The Evil Within Review (Rosaryn)
Evil Within'i her sene birer kere dener ve üçüncü bölüme geldiğimde mutlaka silerdim. Sebastian'ın koşarken nefes nefese kalması, cephanesizlik, evlerin içindeki bubi tuzakları ve onların yarım saniyelik gecikmeli timing'ini tutturamayıp her defasında paramparça olmuş bir bedeni ekranda görmeye katlanamazdım. Kabus gibiydi. Siliyordum çünkü böyle bir kabus deneyimine hazır olmadan, oyunu Resident Evil kafasıyla hızlıca oynayıp bitirmek, aradan çıkarmak istiyordum. Ama hayır arkadaşlar, bu oyun RE kafasıyla oynanmıyor. O şekilde oynamak için menüde New Game+ görmeniz gerekiyor.

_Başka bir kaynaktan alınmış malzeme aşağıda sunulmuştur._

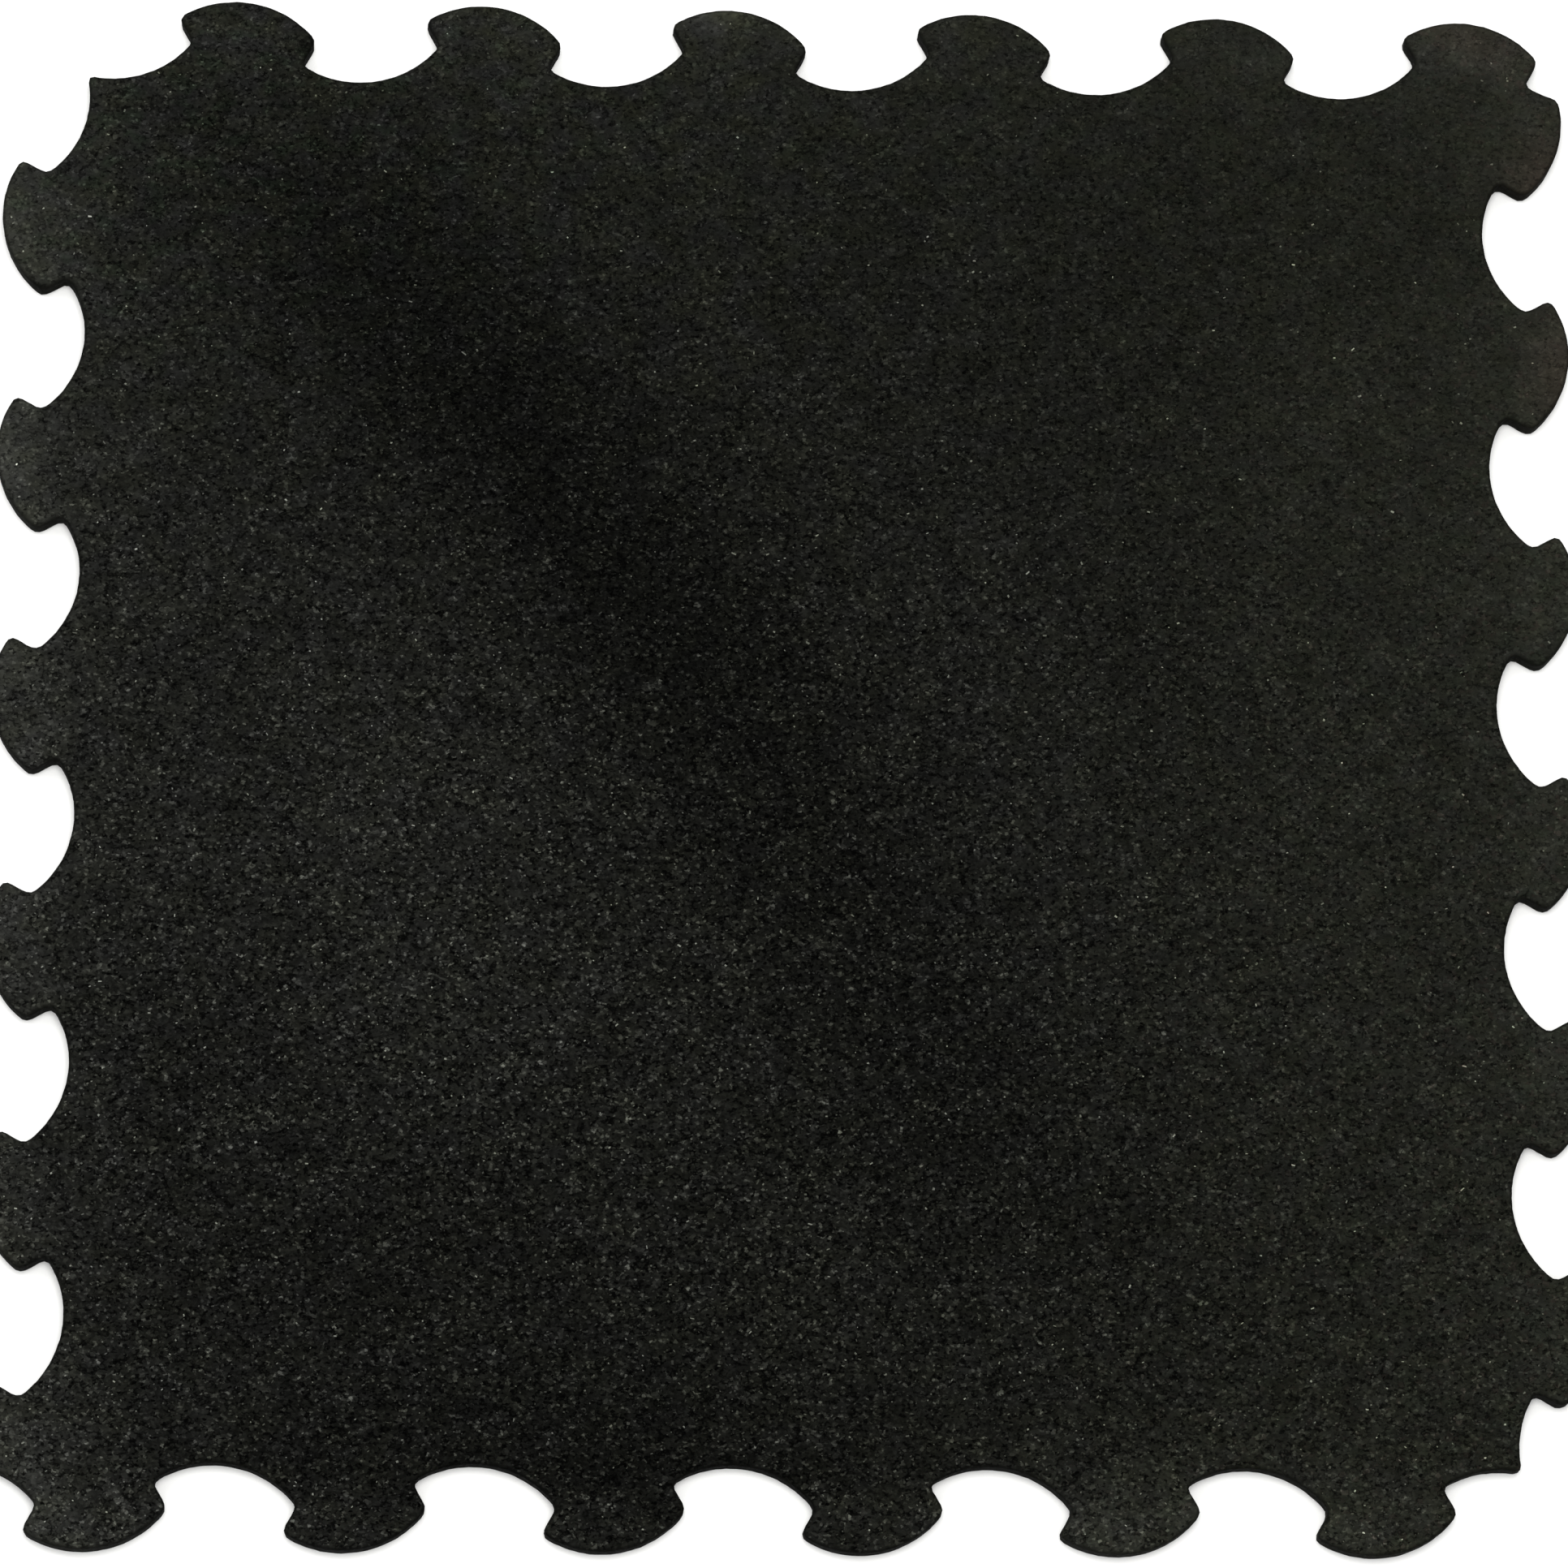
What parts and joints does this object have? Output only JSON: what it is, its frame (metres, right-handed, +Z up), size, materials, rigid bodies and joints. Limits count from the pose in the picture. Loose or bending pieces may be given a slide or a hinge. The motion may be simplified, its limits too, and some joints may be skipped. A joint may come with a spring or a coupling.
{
  "type": "rubber stable mat",
  "caption": "square black crumb-rubber floor mat with round-headed jigsaw tabs and notches on all edges, laid edge to edge with others as soft flooring for a stable",
  "frame": {"origin": "middle of the underside of the mat", "axes": "+X to the right and +Y to the far side along the laid square's edges, with the far edge the picture's upper one; +Z up, through the thickness"},
  "size_m": [1.0563, 1.0562, 0.015],
  "materials": {
    "rubber": "matt, bound rubber granules"
  },
  "bodies": {
    "root": {"mat": "rubber"}
  },
  "joints": []
}
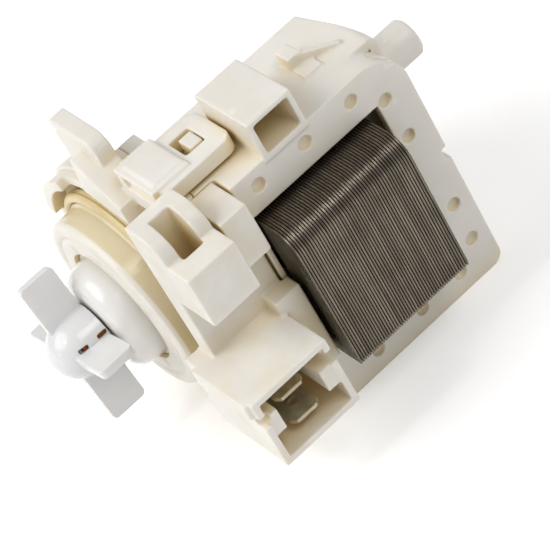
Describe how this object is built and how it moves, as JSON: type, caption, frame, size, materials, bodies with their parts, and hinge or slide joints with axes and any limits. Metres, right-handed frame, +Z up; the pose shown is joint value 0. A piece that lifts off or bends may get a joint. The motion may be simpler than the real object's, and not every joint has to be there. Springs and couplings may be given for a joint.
{
  "type": "washer drain pump",
  "caption": "Washing machine drain pump with a laminated synchronous motor, a bladed impeller, a bayonet spigot and a plug housing.",
  "frame": {"origin": "on the pump axis, in the middle of the spigot's rim", "axes": "-Y out of the spigot towards the impeller, +X towards the plug and the open side of the core, +Z up towards the latch and the wire socket"},
  "size_m": [0.0696, 0.0882, 0.062],
  "materials": {
    "ivory_plastic": "satin",
    "white_plastic": "gloss",
    "impeller_plastic": "gloss",
    "seal_rubber": "satin",
    "mount_rubber": "matte",
    "copper_insert": "satin",
    "shaft_steel": "satin",
    "claw_plastic": "matte",
    "carrier_plastic": "matte",
    "ferrite": "matte",
    "bearing_bronze": "satin",
    "washer_steel": "satin",
    "core_steel": "oiled, with cut edges",
    "bobbin_plastic": "matte",
    "winding_copper": "enamelled",
    "tinned_brass": "dull"
  },
  "bodies": {
    "pump": {"pump_head": "ivory_plastic", "seal_ring": "seal_rubber", "bearing_boss": "white_plastic", "front_bearing": "bearing_bronze", "rear_bearing": "bearing_bronze", "front_bearing_mount": "mount_rubber", "rear_bearing_mount": "mount_rubber", "front_thrust_washer": "washer_steel", "rear_thrust_washer": "washer_steel", "core_stack": "core_steel", "upper_bobbin": "bobbin_plastic", "lower_bobbin": "bobbin_plastic", "upper_winding": "winding_copper", "lower_winding": "winding_copper", "motor_housing": "ivory_plastic", "plug_carrier": "ivory_plastic", "upper_terminal": "tinned_brass", "lower_terminal": "tinned_brass"},
    "impeller_shaft": {"impeller": "impeller_plastic", "impeller_insert": "copper_insert", "shaft": "shaft_steel", "drive_claw": "claw_plastic"},
    "rotor": {"rotor_carrier": "carrier_plastic", "rotor_magnet": "ferrite"}
  },
  "joints": [
    {"name": "impeller_spin", "type": "hinge", "parent": "pump", "child": "impeller_shaft", "pos_m": [0, 0, 0], "axis": [0, 1, 0], "continuous": true},
    {"name": "rotor_play", "type": "hinge", "parent": "impeller_shaft", "child": "rotor", "pos_m": [0, 0.02, 0], "axis": [0, 1, 0], "range_deg": [-138, 138]}
  ]
}
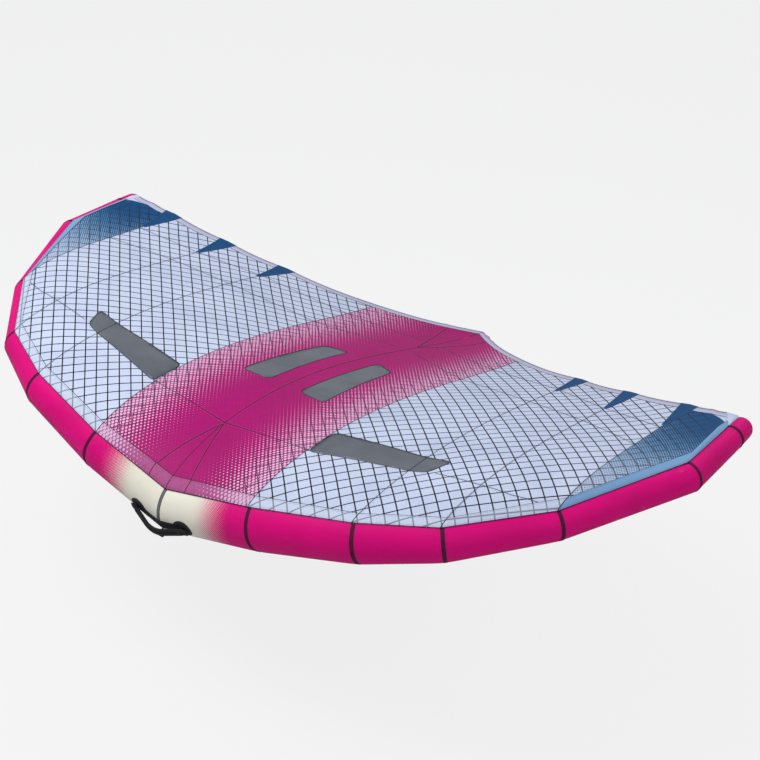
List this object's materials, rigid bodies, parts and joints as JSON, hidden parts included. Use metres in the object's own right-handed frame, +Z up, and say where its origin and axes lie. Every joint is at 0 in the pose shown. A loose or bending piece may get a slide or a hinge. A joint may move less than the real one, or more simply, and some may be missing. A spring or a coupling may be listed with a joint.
{
  "type": "wingfoil wing",
  "caption": "Inflatable hand-held wing for foil boards: tapered leading-edge tube, centre strut with boom, cambered panelled canopy with windows, front handle, leash loop and valve.",
  "frame": {"origin": "middle of the boom grip, where the rider's hands hold the wing", "axes": "+X to the wing's own left tip, +Y aft from the leading edge to the tail, +Z up from the boom to the canopy"},
  "size_m": [3.3046, 2.3206, 0.6261],
  "materials": {
    "black_eva": "matt black foam sleeve",
    "black_nylon": "black moulding",
    "black_webbing": "matt black webbing and padding",
    "bladder_tpu": "clear thermoplastic film",
    "blue_ripstop": "light ripstop printed deep blue",
    "carbon_tube": "matt black composite tube",
    "cream_dacron": "the same heavy cloth in cream with a halftone fade to magenta",
    "doubler_cloth": "light tinted reinforcing cloth",
    "grey_nylon": "grey moulding",
    "grid_ripstop": "light lilac-white ripstop with a dark load grid",
    "hem_cloth": "folded grey-lilac binding",
    "magenta_dacron": "heavy sailcloth, printed magenta, satin",
    "seam_tape": "dark woven tape",
    "stainless": "stainless steel",
    "window_film": "smoke-grey flexible film"
  },
  "bodies": {
    "wing": {"bladder_link": "grey_nylon", "boom_grip": "black_eva", "boom_screw_front": "stainless", "boom_screw_rear": "stainless", "boom_socket_front": "black_nylon", "boom_socket_rear": "black_nylon", "boom_tube": "carbon_tube", "canopy_centre_left": "magenta_dacron", "canopy_centre_right": "magenta_dacron", "canopy_doubler_left": "doubler_cloth", "canopy_doubler_right": "doubler_cloth", "canopy_inner_left": "grid_ripstop", "canopy_inner_right": "grid_ripstop", "canopy_middle_left": "grid_ripstop", "canopy_middle_right": "grid_ripstop", "canopy_outer_left": "grid_ripstop", "canopy_outer_right": "grid_ripstop", "canopy_tip_left": "blue_ripstop", "canopy_tip_right": "blue_ripstop", "canopy_window_centre_left": "window_film", "canopy_window_centre_right": "window_film", "canopy_window_side_left": "window_film", "canopy_window_side_right": "window_film", "handle_base_patch": "black_webbing", "handle_strap": "black_webbing", "le_bladder": "bladder_tpu", "le_panel_1_left": "cream_dacron", "le_panel_1_right": "cream_dacron", "le_panel_2_left": "magenta_dacron", "le_panel_2_right": "magenta_dacron", "le_panel_3_left": "magenta_dacron", "le_panel_3_right": "magenta_dacron", "le_panel_4_left": "magenta_dacron", "le_panel_4_right": "magenta_dacron", "le_panel_5_left": "magenta_dacron", "le_panel_5_right": "magenta_dacron", "le_panel_6_left": "magenta_dacron", "le_panel_6_right": "magenta_dacron", "le_seam_tapes": "seam_tape", "le_tip_cap_left": "magenta_dacron", "le_tip_cap_right": "magenta_dacron", "strut_bladder": "bladder_tpu", "strut_panel_1": "magenta_dacron", "strut_panel_2": "magenta_dacron", "strut_panel_3": "magenta_dacron", "strut_panel_4": "magenta_dacron", "strut_seam_tapes": "seam_tape", "strut_web": "doubler_cloth", "te_dart_2_left": "blue_ripstop", "te_dart_2_right": "blue_ripstop", "te_dart_3_left": "blue_ripstop", "te_dart_3_right": "blue_ripstop", "te_dart_4_left": "blue_ripstop", "te_dart_4_right": "blue_ripstop", "te_hem_left": "hem_cloth", "te_hem_right": "hem_cloth", "valve_body": "grey_nylon"},
    "cap": {"valve_cap": "black_nylon"},
    "poppet": {"valve_poppet": "black_nylon"},
    "leash": {"leash_loop": "black_webbing"}
  },
  "joints": [
    {"name": "cap_hinge", "type": "hinge", "parent": "wing", "child": "cap", "pos_m": [0.23767, -0.61696, 0.14475], "axis": [0.1843, -0.6032, -0.776], "range_deg": [0, 130]},
    {"name": "poppet_slide", "type": "slide", "parent": "wing", "child": "poppet", "axis": [-0.0272, -0.7924, 0.6094], "range_m": [0, 0.004], "stiffness_N_per_m": 300, "springref_m": -0.003},
    {"name": "leash_root", "type": "hinge", "parent": "wing", "child": "leash", "pos_m": [0, -0.80418, 0.08332], "axis": [1, 0, 0], "range_deg": [-50, 50], "stiffness_Nm_per_rad": 0.04}
  ]
}
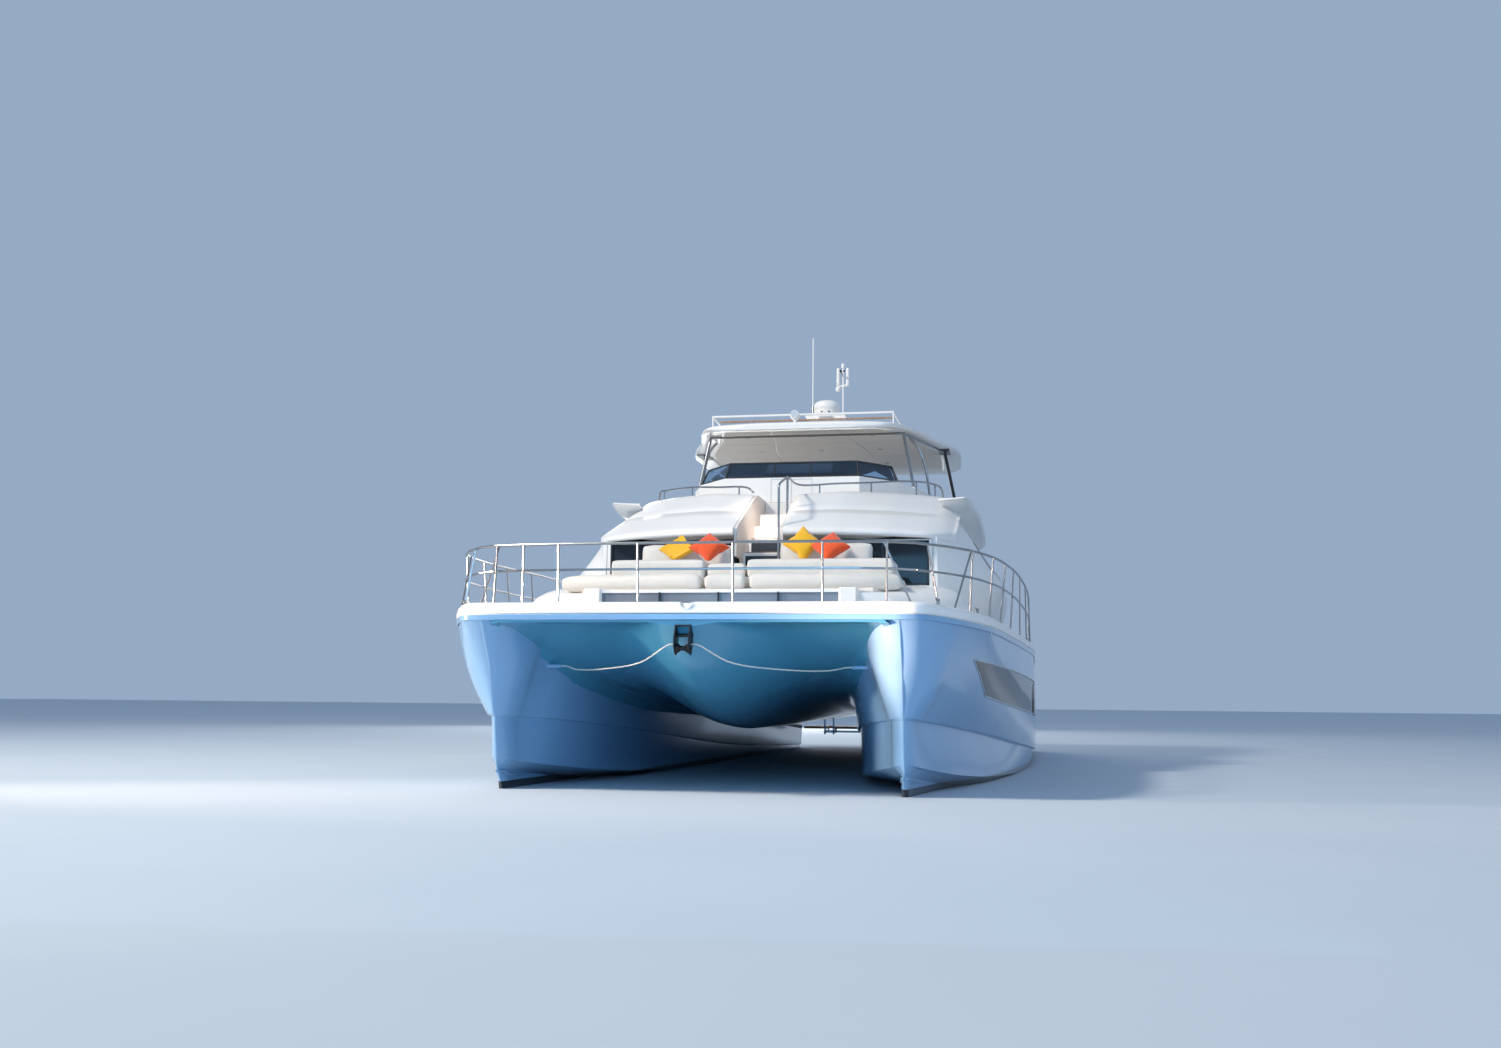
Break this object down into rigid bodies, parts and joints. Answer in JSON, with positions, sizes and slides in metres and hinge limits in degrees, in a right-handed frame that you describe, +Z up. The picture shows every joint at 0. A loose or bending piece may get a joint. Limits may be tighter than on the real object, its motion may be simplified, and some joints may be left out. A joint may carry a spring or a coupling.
{
  "type": "power catamaran",
  "caption": "Power catamaran afloat: two hulls, foredeck lounge, saloon with brows, flybridge under a hardtop, rails, swim platform, rudders and propellers.",
  "frame": {"origin": "centre of the waterplane, on the waterline amidships", "axes": "+Z up, the bow faces -Y, the port side is +X"},
  "size_m": [7.68, 17.08, 9.1443],
  "materials": {
    "hull_gelcoat": "glossy moulded gelcoat",
    "deck_gelcoat": "semi-gloss moulded gelcoat",
    "dark_glass": "tinted, reflective",
    "stainless": "polished",
    "bronze": "cast, dull",
    "black_plastic": "matte",
    "upholstery": "marine vinyl, stitched",
    "yellow_cloth": "woven canvas",
    "orange_cloth": "woven canvas",
    "rope": "laid rope",
    "engine_iron": "painted casting"
  },
  "bodies": {
    "boat": {"hull_port": "hull_gelcoat", "hull_starboard": "hull_gelcoat", "hull_glass_port": "dark_glass", "hull_glass_starboard": "dark_glass", "engine_port": "engine_iron", "engine_starboard": "engine_iron", "bridgedeck": "hull_gelcoat", "main_deck": "deck_gelcoat", "bulwark": "deck_gelcoat", "trunk_cabin": "deck_gelcoat", "trunk_window": "dark_glass", "lounge_base": "deck_gelcoat", "sun_pad": "upholstery", "seat_pad_port": "upholstery", "seat_pad_starboard": "upholstery", "back_pad_port": "upholstery", "back_pad_starboard": "upholstery", "pillow_yellow_port": "yellow_cloth", "pillow_orange_port": "orange_cloth", "pillow_orange_starboard": "orange_cloth", "pillow_yellow_starboard": "yellow_cloth", "saloon_front": "deck_gelcoat", "front_glass_port": "dark_glass", "front_glass_starboard": "dark_glass", "saloon_side_port": "deck_gelcoat", "saloon_side_starboard": "deck_gelcoat", "side_glass_port": "dark_glass", "side_glass_starboard": "dark_glass", "saloon_aft": "deck_gelcoat", "fly_deck": "deck_gelcoat", "brow_port": "deck_gelcoat", "brow_starboard": "deck_gelcoat", "stair": "deck_gelcoat", "fly_coaming": "deck_gelcoat", "fly_windscreen": "dark_glass", "hardtop": "deck_gelcoat", "hardtop_frame": "stainless", "roof_rack": "stainless", "radar_mast": "deck_gelcoat", "radar_dome": "deck_gelcoat", "helm_console": "deck_gelcoat", "helm_seat": "upholstery", "fly_sofa": "upholstery", "cockpit_sofa": "upholstery", "anchor_roller": "stainless", "bridle_port": "rope", "bridle_starboard": "rope", "bow_rail": "stainless", "side_rail_port": "stainless", "side_rail_starboard": "stainless"},
    "propeller_port": {"propeller_port": "bronze"},
    "propeller_starboard": {"propeller_starboard": "bronze"},
    "rudder_port": {"rudder_port": "bronze"},
    "rudder_starboard": {"rudder_starboard": "bronze"},
    "helm_wheel": {"helm_wheel": "black_plastic"},
    "saloon_door": {"saloon_door": "dark_glass"},
    "platform_arms": {"platform_arms": "stainless"},
    "swim_platform": {"swim_platform": "deck_gelcoat"},
    "locker_lid": {"locker_lid": "deck_gelcoat"}
  },
  "joints": [
    {"name": "propeller_port_spin", "type": "hinge", "parent": "boat", "child": "propeller_port", "pos_m": [2.29, 6.35, -0.86], "axis": [0, 1, 0], "continuous": true},
    {"name": "propeller_starboard_spin", "type": "hinge", "parent": "boat", "child": "propeller_starboard", "pos_m": [-2.29, 6.35, -0.86], "axis": [0, 1, 0], "continuous": true},
    {"name": "rudder_port_turn", "type": "hinge", "parent": "boat", "child": "rudder_port", "pos_m": [2.29, 7.05, -0.7], "axis": [0, 0, 1], "range_deg": [-35, 35]},
    {"name": "rudder_starboard_turn", "type": "hinge", "parent": "boat", "child": "rudder_starboard", "pos_m": [-2.29, 7.05, -0.7], "axis": [0, 0, 1], "range_deg": [-35, 35]},
    {"name": "helm_wheel_turn", "type": "hinge", "parent": "boat", "child": "helm_wheel", "pos_m": [0.06, -0.26, 4.68], "axis": [0, 1, 0], "range_deg": [-420, 420]},
    {"name": "saloon_door_slide", "type": "slide", "parent": "boat", "child": "saloon_door", "axis": [1, 0, 0], "range_m": [0, 0.84]},
    {"name": "platform_lower", "type": "hinge", "parent": "boat", "child": "platform_arms", "pos_m": [0, 7.8, 0.35], "axis": [-1, 0, 0], "range_deg": [0, 40]},
    {"name": "platform_level", "type": "hinge", "parent": "platform_arms", "child": "swim_platform", "pos_m": [0, 8.22, 0.35], "axis": [-1, 0, 0], "range_deg": [-40, 0]},
    {"name": "locker_lid_hinge", "type": "hinge", "parent": "boat", "child": "locker_lid", "pos_m": [0, -7.15, 1.98661], "axis": [-1, 0, 0], "range_deg": [0, 95]}
  ],
  "couplings": [
    {"joint": "rudder_starboard_turn", "follows": "rudder_port_turn", "ratio": 1},
    {"joint": "helm_wheel_turn", "follows": "rudder_port_turn", "ratio": 12},
    {"joint": "platform_level", "follows": "platform_lower", "ratio": -1}
  ]
}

Oyunda ilerledikçe Mikami'nin dönemin Resident Evil oyunlarına nasıl meydan okuduğunu, daha kompleks bir oyun deneyimini sunmaya çalıştığını tecrübe ediyorsunuz. Stealth'ı, çevre kullanımını bolca teşvik eden, bunu yaparken ne aksiyondan, ne korkudan, ne de shooter'lıktan taviz vermeyen, dönemi için iyice popcorn zombi shooter'ına evrilmiş Re'nin aksine, güneş yüzü görmeyen boğucu mekanların içinde Keeper gibi, Laura gibi boss'larla cebelleştiğiniz yorucu ama çok tatmin edici bir oyun deneyimiyle sizleri baş başa bırakıyor Evil Within.
Oyuna girmesi zor mu zor, ama çıkması daha da zor. Neyle karşılaşacağınıza hazır değilseniz, muhtemelen Evil Within size kabus gibi, karabasan gibi gelecek. O yüzden TPS tag'i, RE4/Mikami referansları sizi yanıltmasın. Oyun çerezlik bir oyun asla değil, aksine tam manasıyla çetin ceviz. Ve onu yenmek için kendinizi tamamen oyuna vermeniz gerekiyor.